> **Information supplied**:
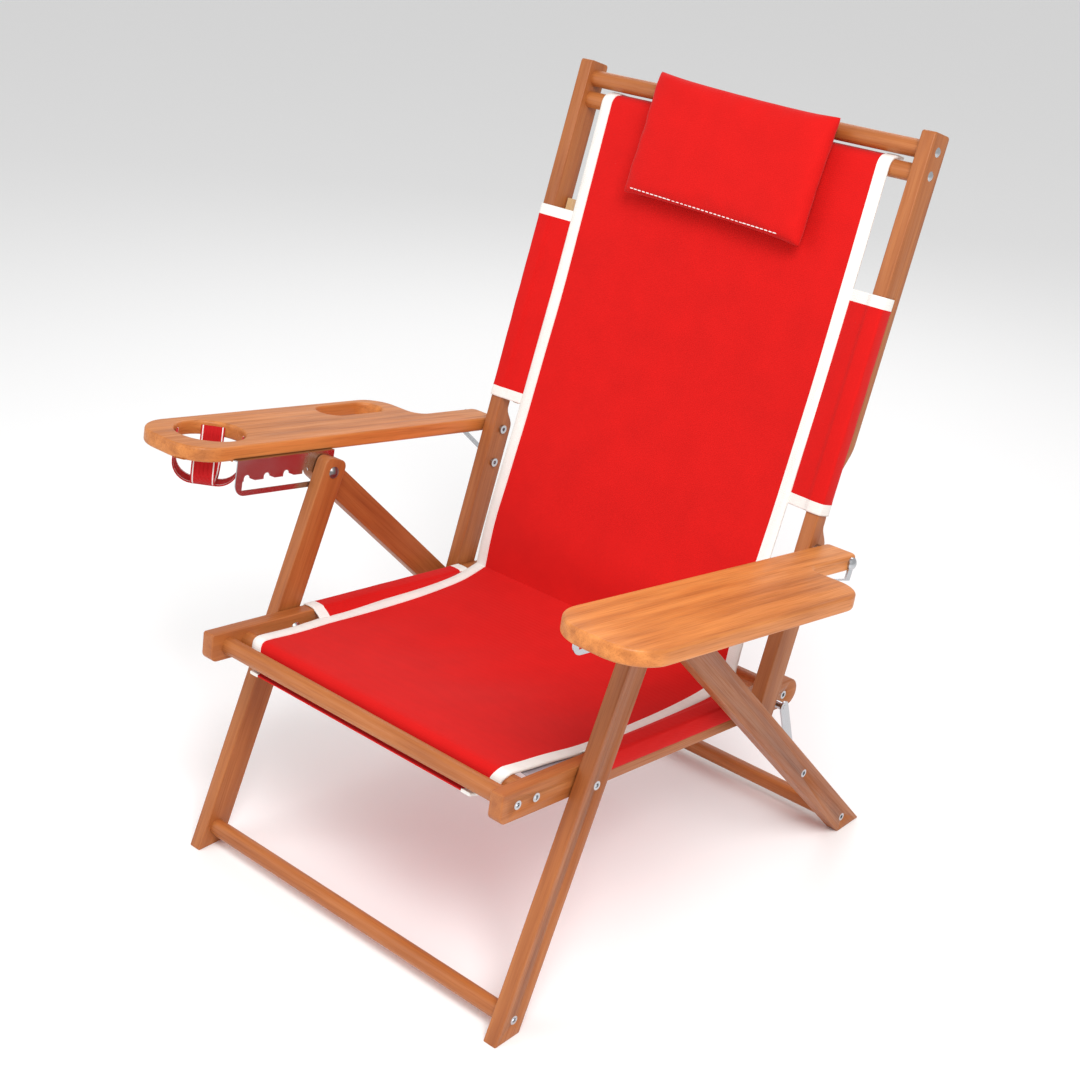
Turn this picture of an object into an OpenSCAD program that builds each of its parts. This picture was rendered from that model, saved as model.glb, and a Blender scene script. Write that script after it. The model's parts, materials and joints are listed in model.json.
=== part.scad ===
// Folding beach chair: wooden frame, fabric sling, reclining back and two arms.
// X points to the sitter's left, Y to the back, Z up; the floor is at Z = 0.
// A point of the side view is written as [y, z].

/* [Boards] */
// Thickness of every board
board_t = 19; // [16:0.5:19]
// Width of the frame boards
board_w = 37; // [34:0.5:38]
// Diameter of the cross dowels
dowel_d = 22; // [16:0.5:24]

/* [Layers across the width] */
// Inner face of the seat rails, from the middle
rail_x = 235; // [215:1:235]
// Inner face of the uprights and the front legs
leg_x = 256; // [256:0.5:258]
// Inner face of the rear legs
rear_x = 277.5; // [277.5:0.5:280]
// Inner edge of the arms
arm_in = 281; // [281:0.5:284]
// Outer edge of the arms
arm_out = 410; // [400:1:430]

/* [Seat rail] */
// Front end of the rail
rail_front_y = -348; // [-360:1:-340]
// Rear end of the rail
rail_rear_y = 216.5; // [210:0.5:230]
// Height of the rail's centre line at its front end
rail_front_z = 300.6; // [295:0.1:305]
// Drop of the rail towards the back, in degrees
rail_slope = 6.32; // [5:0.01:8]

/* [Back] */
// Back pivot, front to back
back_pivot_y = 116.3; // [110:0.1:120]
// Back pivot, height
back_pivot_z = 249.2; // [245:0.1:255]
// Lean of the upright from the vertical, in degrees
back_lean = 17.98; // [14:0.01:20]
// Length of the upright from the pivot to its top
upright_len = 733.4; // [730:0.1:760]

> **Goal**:
Word for word, reproduce the listing above from its start up to and including the line that has "written as [y, z].". Give only those lines.

> **Written answer**:
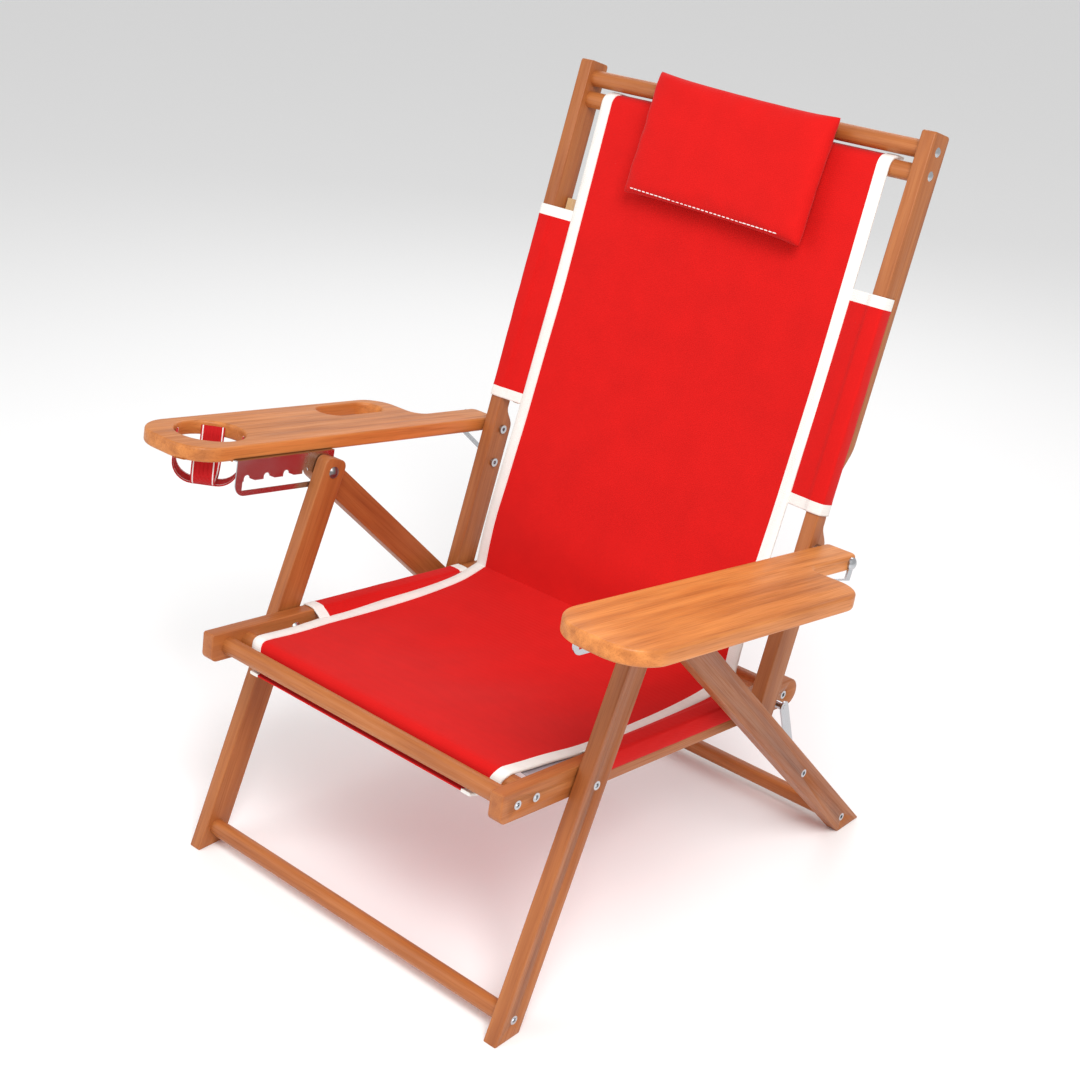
Turn this picture of an object into an OpenSCAD program that builds each of its parts. This picture was rendered from that model, saved as model.glb, and a Blender scene script. Write that script after it. The model's parts, materials and joints are listed in model.json.
=== part.scad ===
// Folding beach chair: wooden frame, fabric sling, reclining back and two arms.
// X points to the sitter's left, Y to the back, Z up; the floor is at Z = 0.
// A point of the side view is written as [y, z].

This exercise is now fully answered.